Request to rename by bot all the categories start Simplified Chinese and Traditional Chinese to Mandarin ... in simplified script and in traditional script. Concrete example Category:Simplified Chinese terms derived from English to Category:Mandarin terms derived from English in simplified script. Reason: Simplified Chinese and Traditional Chinese aren't languages, but linguistic norms. Mglovesfun (talk) 15:25, 29 April 2012 (UTC)[reply]

Nomenclature like Category:Mandarin terms in simplified script derived from English would, IMO, be better; nomenclature like Category:Mandarin terms derived from English in simplified script suggests that the terms derive from etyma that are themselves written in some unspecified simplified script. — Raifʻhār Doremítzwr ~ (U · T · C) ~ 16:25, 29 April 2012 (UTC)[reply]
I agree with Raif'har. - -sche (discuss) 01:55, 30 April 2012 (UTC)[reply]

cascade protection over all etyl templates

I have created Wiktionary:Index to templates/languages/protection/etyl.

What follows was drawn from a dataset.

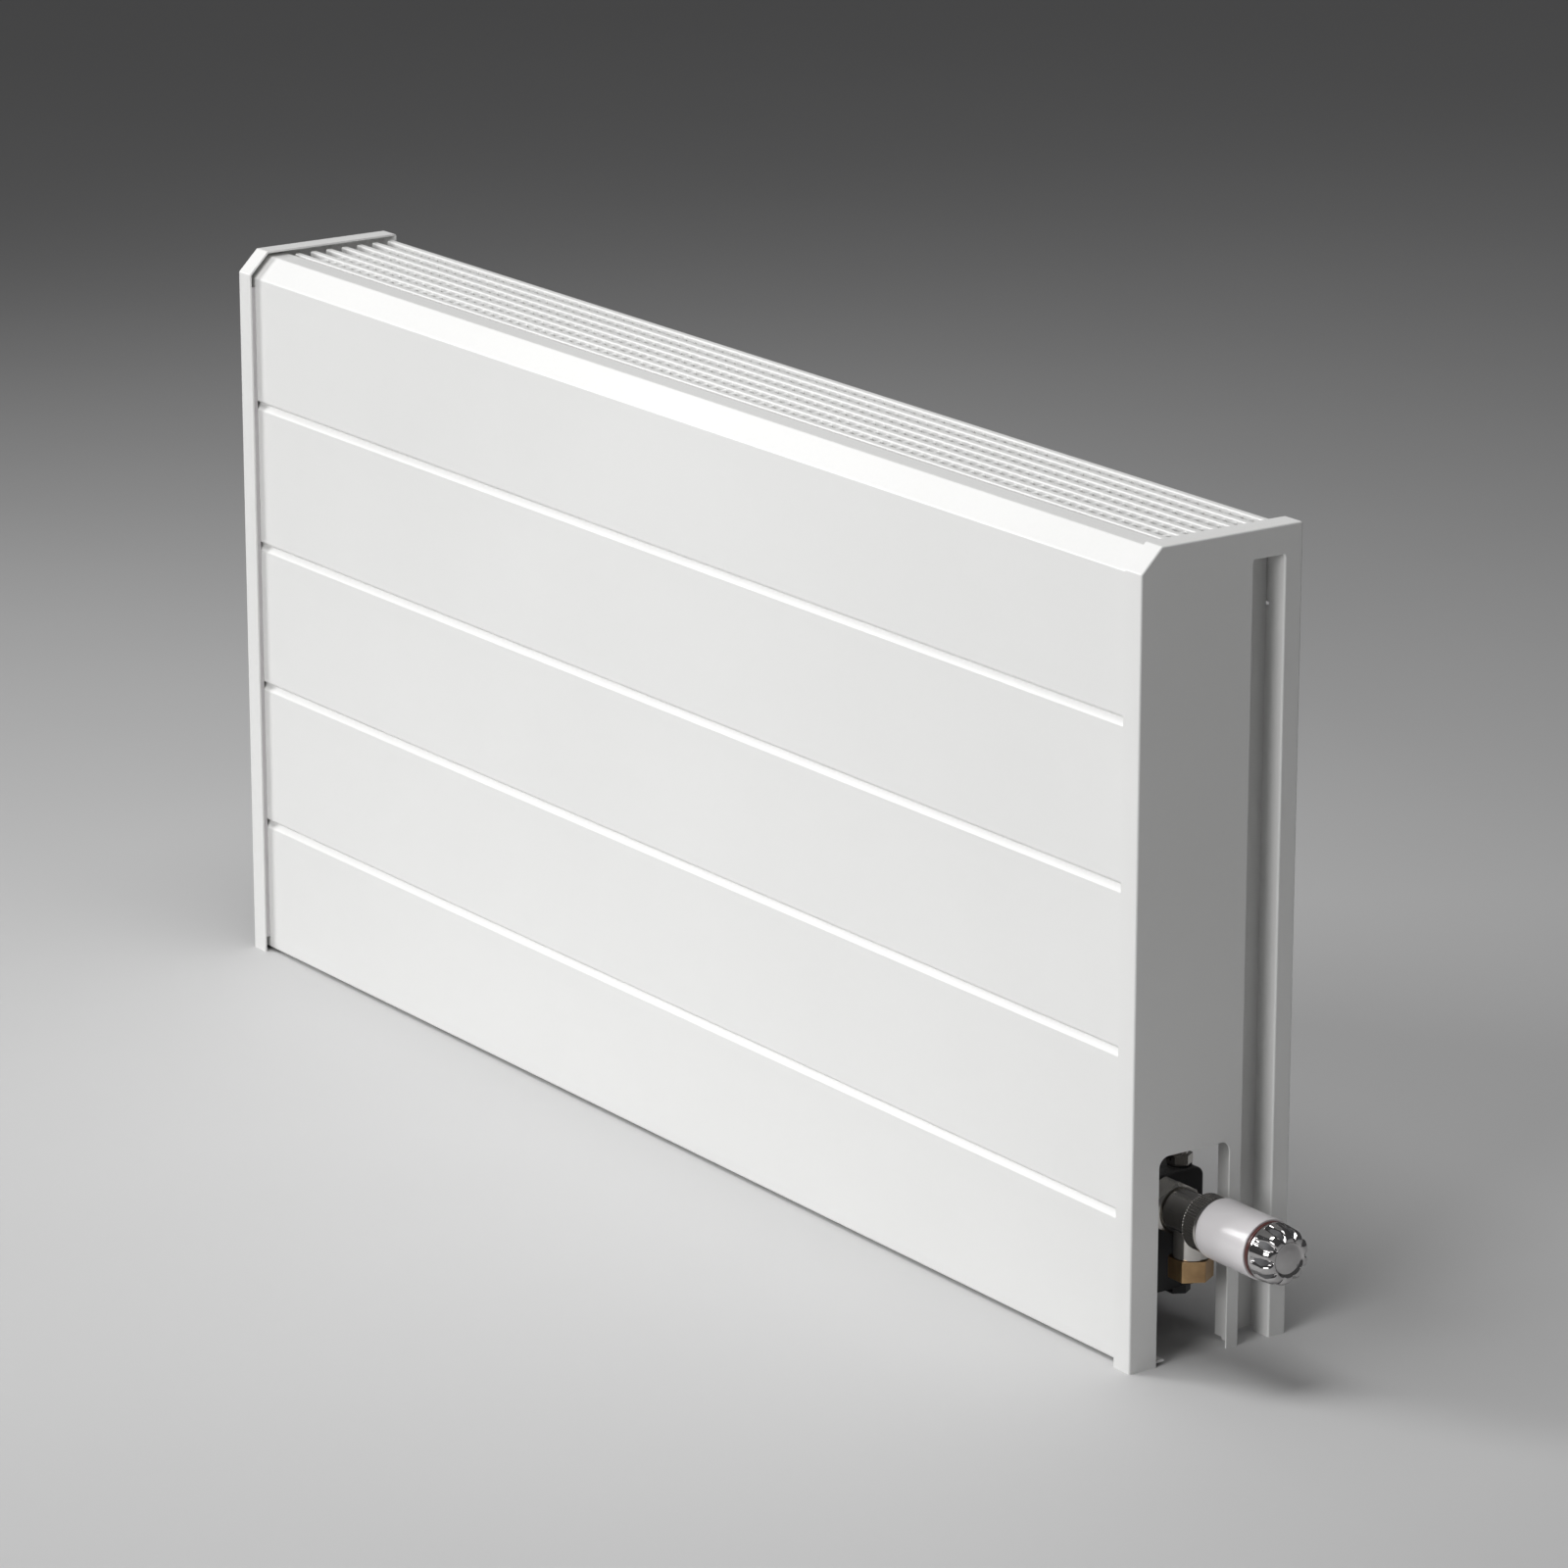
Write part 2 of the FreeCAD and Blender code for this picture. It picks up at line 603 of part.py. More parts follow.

Cascading protection could be applied to it, to protect all etyl: templates against vandalism. This would have the same drawback as the protection of Wiktionary:Index to templates/languages/protection had: helpful new editors will be unable to change the content of the templates without admin assistance. As an alternative or supplement to cascading protection, admins can watchlist all of the etyl: templates at once by following the directions here. Do we want to cascading protection over Wiktionary:Index to templates/languages/protection/etyl; do we think the benefit of stopping vandalism to our "backend" is worth the drawback of non-admins being able to change the templates on their own? - -sche (discuss) 02:02, 30 April 2012 (UTC)[reply]

This is an archive page that has been kept for historical purposes. The conversations on this page are no longer live.